In many review programs, say the authors, proposals are funded primarily on the basis of reviewer ratings and summary statistics derived from them that represent reviewers’ assessment of proposal quality. Relying solely on ratings, however, can pose problems for establishing funding priorities, “especially when distinguishing between similarly rated proposals, especially for projects of high quality, where only a few minor weaknesses can make the difference between a funded project and a rejection.” Furthermore, say Gallo and colleagues, the use of ratings rubrics “often forces reviewers to penalize a project based on a series of identified but minor weaknesses, despite the fact that they may find the application overall to be potentially significant.”

To address these concerns, the authors suggest adding rankings to the traditional rating approach and describe an innovative methodology called the Mallows-Binomial, which can then produce integrated proposal scores, as well as an induced preference ordering. In so doing, the approach allows funders to consider reviewers’ scores alongside their opinions about how well the proposals stack up against one another. Pearce states that the inclusion of ranking will “more accurately distill reviewer opinion into a useful output to make an informed funding decision.”

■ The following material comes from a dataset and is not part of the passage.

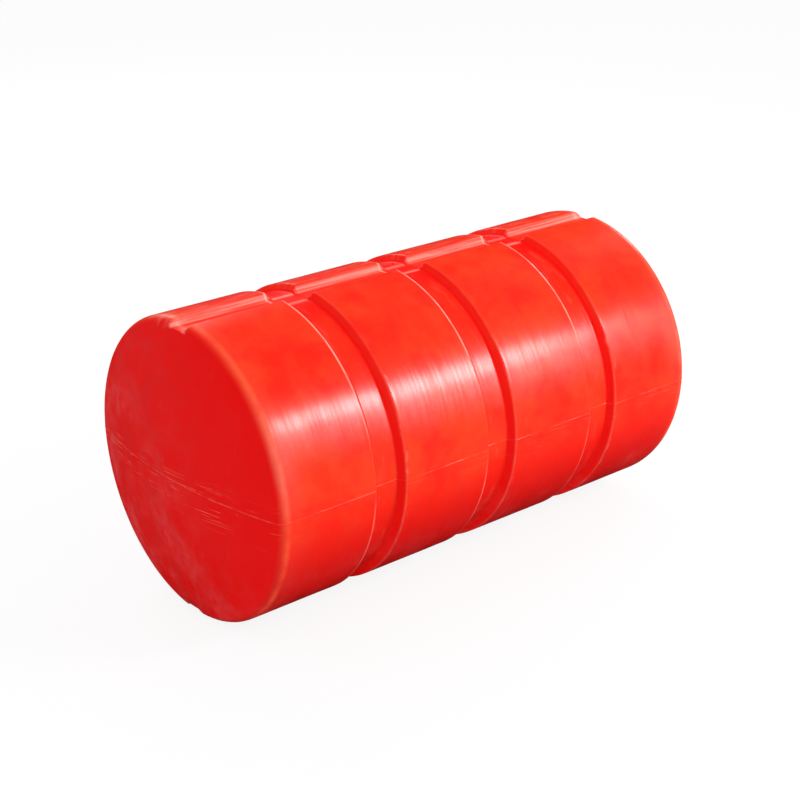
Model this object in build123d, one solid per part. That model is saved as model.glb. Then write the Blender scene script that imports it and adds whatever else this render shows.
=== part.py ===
from build123d import *
import os

# Foam-filled barrier buoy: one moulded float that lies on its side, long axis along X.
# The origin lies on the ground under the middle of the float. Lengths are millimetres.

# Drum
body_diameter = 500.0
body_length = 950.0            # from the crown of one domed end to the other
dome_radius = 950.0            # sphere of the shallow domed ends
rim_radius = 18.0              # rounding between drum and dome

# Strap grooves round the drum
groove_count = 3
groove_pitch = 233.0
groove_width = 60.0            # at the drum's surface
groove_floor_width = 43.0
groove_depth = 12.5
groove_lip_radius = 3.0        # rounding of the sections' edges
groove_root_radius = 5.0       # rounding where wall and floor meet

# Cable channels along the top and the underside
channel_width = 50.0           # at the height of the drum's crest
channel_floor_width = 34.0
channel_depth = 13.5           # from the drum's crest to the flat floor
channel_lip_radius = 5.0
channel_lip_rise = 0.02        # the lips' rounding starts this far outside the drum
channel_root_radius = 5.0

# Flash that the mould leaves where its two halves meet, level with the axis
flash_width = 2.4
flash_height = 0.9

body_radius = body_diameter / 2
groove_floor_radius = body_radius - groove_depth
channel_floor_height = body_radius - channel_depth


def tapered_slot(width, floor_width, depth, surface):
    """Section of a slot with sloping walls, open upwards, cut to a depth below the height surface."""
    slope = (width - floor_width) / 2 / depth
    clear = depth
    half_mouth = width / 2 + clear * slope
    floor = surface - depth
    corners = [
        (-half_mouth, surface + clear),
        (-floor_width / 2, floor),
        (floor_width / 2, floor),
        (half_mouth, surface + clear),
    ]
    return make_face(Polyline(*corners, close=True))


def corners_at(face, test):
    """Corners of a face whose centre passes the test."""
    return [corner for corner in face.vertices() if test(corner)]


def groove_places():
    """Places of the strap grooves along the axis, even about the middle."""
    first = -groove_pitch * (groove_count - 1) / 2
    return [first + groove_pitch * index for index in range(groove_count)]


def side_outline():
    """Lengthwise section of the float with its grooves, domes and rims, in the XY plane."""
    dome_centre = body_length / 2 - dome_radius
    blank = Rectangle(body_length, body_diameter)
    blank &= Pos(dome_centre, 0) * Circle(dome_radius)
    blank &= Pos(-dome_centre, 0) * Circle(dome_radius)
    blank = fillet(blank.vertices(), rim_radius)
    slot = tapered_slot(groove_width, groove_floor_width, groove_depth, body_radius)
    for place in groove_places():
        blank -= Pos(place, 0) * slot
        blank -= Pos(place, 0) * mirror(slot, about=Plane.XZ)
    reach = max(groove_places()) + groove_width
    roots = corners_at(blank, lambda v: abs(abs(v.Y) - groove_floor_radius) < 0.01 and abs(v.X) < reach)
    blank = fillet(roots, groove_root_radius)
    lips = corners_at(blank, lambda v: abs(abs(v.Y) - body_radius) < 0.01 and abs(v.X) < reach)
    return fillet(lips, groove_lip_radius)


def drum():
    """Grooved drum with domed ends, turned about its long axis."""
    upper_half = Pos(0, body_radius) * Rectangle(body_length * 2, body_diameter)
    return revolve(side_outline() & upper_half, axis=Axis.X)


def channelled_bar():
    """Bar as long as the float whose round section carries the two cable channels."""
    outer_radius = body_radius + channel_lip_rise
    section = Circle(outer_radius)
    slot = tapered_slot(channel_width, channel_floor_width, channel_depth, body_radius)
    section -= slot
    section -= mirror(slot, about=Plane.XZ)
    roots = corners_at(section, lambda v: abs(abs(v.Y) - channel_floor_height) < 0.01)
    section = fillet(roots, channel_root_radius)
    lips = corners_at(
        section, lambda v: abs(Vector(v.X, v.Y, 0).length - outer_radius) < 0.01 and abs(v.X) > 1
    )
    section = fillet(lips, channel_lip_radius)
    return extrude(Plane.YZ * section, body_length, both=True)


def mould_flash():
    """Thin fin that follows the whole lengthwise outline at the height of the axis."""
    return extrude(offset(side_outline(), flash_height), flash_width / 2, both=True)


def float_body():
    """The whole float, set down on the lips of its lower channel."""
    body = (drum() & channelled_bar()) + mould_flash()
    return Pos(0, 0, -body.bounding_box().min.Z) * body


os.makedirs("parts", exist_ok=True)
export_step(float_body(), "parts/float_body.step")
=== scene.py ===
"""Dresses the moulded barrier float: its red shell, the flash left by the mould and the studio round it."""

import logging
import math
from dataclasses import dataclass, field
from enum import Enum
from typing import Sequence, Union

import bpy
from mathutils import Matrix, Quaternion, Vector


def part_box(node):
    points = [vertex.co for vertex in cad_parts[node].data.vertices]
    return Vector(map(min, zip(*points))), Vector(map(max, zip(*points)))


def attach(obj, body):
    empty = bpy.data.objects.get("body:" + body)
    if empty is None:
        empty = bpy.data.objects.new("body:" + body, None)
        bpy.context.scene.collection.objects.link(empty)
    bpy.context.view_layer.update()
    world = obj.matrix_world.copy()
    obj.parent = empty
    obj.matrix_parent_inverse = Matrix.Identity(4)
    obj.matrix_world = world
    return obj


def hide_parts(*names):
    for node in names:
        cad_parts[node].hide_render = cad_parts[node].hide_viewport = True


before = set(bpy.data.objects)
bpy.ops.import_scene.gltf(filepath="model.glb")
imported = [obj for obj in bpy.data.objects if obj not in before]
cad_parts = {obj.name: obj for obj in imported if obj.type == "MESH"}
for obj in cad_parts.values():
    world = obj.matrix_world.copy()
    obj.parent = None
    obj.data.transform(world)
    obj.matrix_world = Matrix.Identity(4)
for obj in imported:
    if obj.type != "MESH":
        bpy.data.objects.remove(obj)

log = logging.getLogger("barrier_float")

MM = 0.001
CAD_NODE = "float_body"
BODY = "root"
LAMP_TURN = math.radians(-38.0)


class Wire:
    """An output socket of a node tree that adds a Math node for each operator it is used with."""

    def __init__(self, graph: "Graph", socket: bpy.types.NodeSocket) -> None:
        """Keeps the socket and the graph that it belongs to."""
        self.graph = graph
        self.socket = socket

    def __add__(self, other: "Number") -> "Wire":
        """self + other."""
        return self.graph.math("ADD", self, other)

    __radd__ = __add__

    def __sub__(self, other: "Number") -> "Wire":
        """self - other."""
        return self.graph.math("SUBTRACT", self, other)

    def __rsub__(self, other: "Number") -> "Wire":
        """other - self."""
        return self.graph.math("SUBTRACT", other, self)

    def __mul__(self, other: "Number") -> "Wire":
        """self * other."""
        return self.graph.math("MULTIPLY", self, other)

    __rmul__ = __mul__

    def __truediv__(self, other: "Number") -> "Wire":
        """self / other."""
        return self.graph.math("DIVIDE", self, other)

    def __rtruediv__(self, other: "Number") -> "Wire":
        """other / self."""
        return self.graph.math("DIVIDE", other, self)

    def __abs__(self) -> "Wire":
        """The size of self without its sign."""
        return self.graph.math("ABSOLUTE", self)

    def sign(self) -> "Wire":
        """-1, 0 or 1."""
        return self.graph.math("SIGN", self)

    def held(self, low: "Number", high: "Number") -> "Wire":
        """self, kept between low and high."""
        return self.graph.math("MINIMUM", self.graph.math("MAXIMUM", self, low), high)

    def ramp(self, start: "Number", end: "Number") -> "Wire":
        """0 at start and 1 at end, eased at both."""
        share = ((self - start) / (end - start)).held(0.0, 1.0)
        return share * share * (3.0 - 2.0 * share)

    def line(self, centre: "Number", half_width: "Number") -> "Wire":
        """1 where self equals centre, easing to 0 at half_width on either side."""
        return 1.0 - abs(self - centre).ramp(0.0, half_width)

    def between(self, low: float, high: float) -> "Wire":
        """low where self is 0 and high where it is 1."""
        return low + (high - low) * self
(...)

For research funders, the authors suggest clear benefits of the Mallows-Binomial protocol in comparison with ratings-only approaches. These include “providing a ranked priority list with confidence metrics, a higher degree of discrimination between similarly rated proposals, and a robustness to outliers and reviewer inconsistencies,” features that will be important in distilling reviewer opinion “into a useful output to make the best, most informed decision” for funding crucial research.